Evolution in the Balance
By Glenn Branch, Deputy Director, National Center for Science Education

In the seven-year period between February 2004 and February 2011, there were thirty-nine “academic freedom” antievolution bills introduced in state legislatures across the country. Seven years, whether fat or lean, and (not quite) forty bills—there’s something almost Biblical about the statistics.

And there’s something almost Biblical about the sponsors and supporters of these bills, too. These bills claim to be extending “academic freedom” to K–12 teachers in the public schools to teach the “strengths and weaknesses” of evolution. But the true aim is to undermine the teaching of evolution—and to encourage the teaching of creationism.

  • In New Mexico, the leader of the creationist group supporting House Bill 302 told a newspaper that evolution was a “dogma” pushed by “a priesthood whose underlying philosophy is scientific materialism.”
  • In Tennessee, the chief lobbyist behind House Bill 368 and Senate Bill 893 insisted that those bills would allow teachers to recommend intelligent design as “a theory that many scientists are beginning to consider and hold.”
  • In Oklahoma, the sponsor of Senate Bill 554 proclaimed that his bill would require “every publically funded Oklahoma school to teach the debate of creation vs. evolution.”

As the only national organization wholly dedicated to defending the teaching of evolution in the public schools, the National Center for Science Education was tracking the “academic freedom” antievolution bills from the get-go.

But we’re not just tracking these bills. We’ve worked, and are working, with local groups to rally opposition to them. We’ve worked, and are working, with national scientific and education organizations to help to educate their members about the problems with “academic freedom” antievolution bills. And we’ve extensively discussed and documented the problems with them in publications for the general public and for the scientific community.
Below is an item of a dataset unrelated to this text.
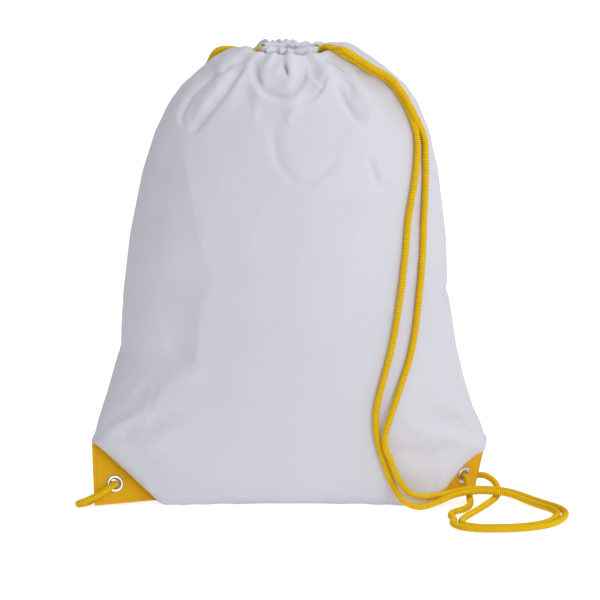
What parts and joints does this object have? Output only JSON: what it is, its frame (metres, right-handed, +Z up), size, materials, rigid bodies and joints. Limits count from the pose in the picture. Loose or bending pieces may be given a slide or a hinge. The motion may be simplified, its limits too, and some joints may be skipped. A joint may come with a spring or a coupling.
{
  "type": "drawstring backpack",
  "caption": "Stuffed drawstring backpack with a gathered neck, corded shoulder straps, corner patches and eyelets.",
  "frame": {"origin": "middle of the sack's footprint on the resting plane", "axes": "+Z up, +X to the wearer's left as the front is faced, -Y out of the front panel"},
  "size_m": [0.4198, 0.2063, 0.398],
  "materials": {
    "cloth": "satin woven polyester",
    "patch": "grained leatherette",
    "cord": "braided polypropylene cord",
    "eyelet": "polished nickel"
  },
  "bodies": {
    "bag": {"front_panel": "cloth", "back_panel": "cloth", "right_shoulder_strand_a": "cord", "right_shoulder_strand_b": "cord", "left_shoulder_strand_a": "cord", "left_shoulder_strand_b": "cord"},
    "mouth_front": {"front_channel": "cloth", "right_cord_front_pass": "cord", "left_cord_front_pass": "cord"},
    "mouth_back": {"back_channel": "cloth", "right_cord_back_pass": "cord", "left_cord_back_pass": "cord"},
    "left_corner": {"left_corner_patch_front": "patch", "left_corner_patch_back": "patch", "left_eyelet": "eyelet", "left_eyelet_washer": "eyelet", "left_cord_knot": "cord", "left_eyelet_cord": "cord", "left_knot_tail": "cord"},
    "right_corner": {"right_corner_patch_front": "patch", "right_corner_patch_back": "patch", "right_eyelet": "eyelet", "right_eyelet_washer": "eyelet", "right_cord_knot": "cord", "right_eyelet_cord": "cord", "right_edge_cord": "cord"},
    "left_strap": {"left_strap_strand_a": "cord", "left_strap_strand_b": "cord"},
    "right_strap": {"right_strap_strand_a": "cord", "right_strap_strand_b": "cord"}
  },
  "joints": [
    {"name": "mouth_front_open", "type": "hinge", "parent": "bag", "child": "mouth_front", "pos_m": [0, -0.05, 0.3], "axis": [1, 0, 0], "range_deg": [0, 20]},
    {"name": "mouth_back_open", "type": "hinge", "parent": "bag", "child": "mouth_back", "pos_m": [0, 0.05, 0.3], "axis": [1, 0, 0], "range_deg": [-20, 0]},
    {"name": "left_corner_flex", "type": "hinge", "parent": "bag", "child": "left_corner", "pos_m": [-0.111, -0.033, 0.003], "axis": [-0.7468, 0.0383, 0.6639], "range_deg": [-15, 20], "stiffness_Nm_per_rad": 0.05},
    {"name": "right_corner_flex", "type": "hinge", "parent": "bag", "child": "right_corner", "pos_m": [0.121, -0.037, 0.003], "axis": [0.5875, 0.4856, 0.6474], "range_deg": [-15, 10], "stiffness_Nm_per_rad": 0.05},
    {"name": "left_strap_swing", "type": "hinge", "parent": "bag", "child": "left_strap", "pos_m": [-0.1501, -0.0386, 0.0184], "axis": [0.1347, 0.2269, 0.9646], "range_deg": [0, 60]},
    {"name": "right_strap_swing", "type": "hinge", "parent": "bag", "child": "right_strap", "pos_m": [0.1478, -0.0112, 0.0197], "axis": [-0.0915, -0.0388, 0.995], "range_deg": [0, 60]}
  ],
  "couplings": [
    {"joint": "mouth_back_open", "follows": "mouth_front_open", "ratio": -1}
  ]
}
These bills are only the latest challenge to come down the pike, and we continue to defend the teaching of evolution whenever and wherever necessary. To do so, of course, we need the support of people concerned with the integrity of science education. We are thankful for the invaluable support of Foundation Beyond Belief and its members, whose generous donation will help NCSE prepare for the next onslaught of antievolution bills in 2012—likely to include a bill in the Tennessee senate and two bills in the New Hampshire legislature at the very least.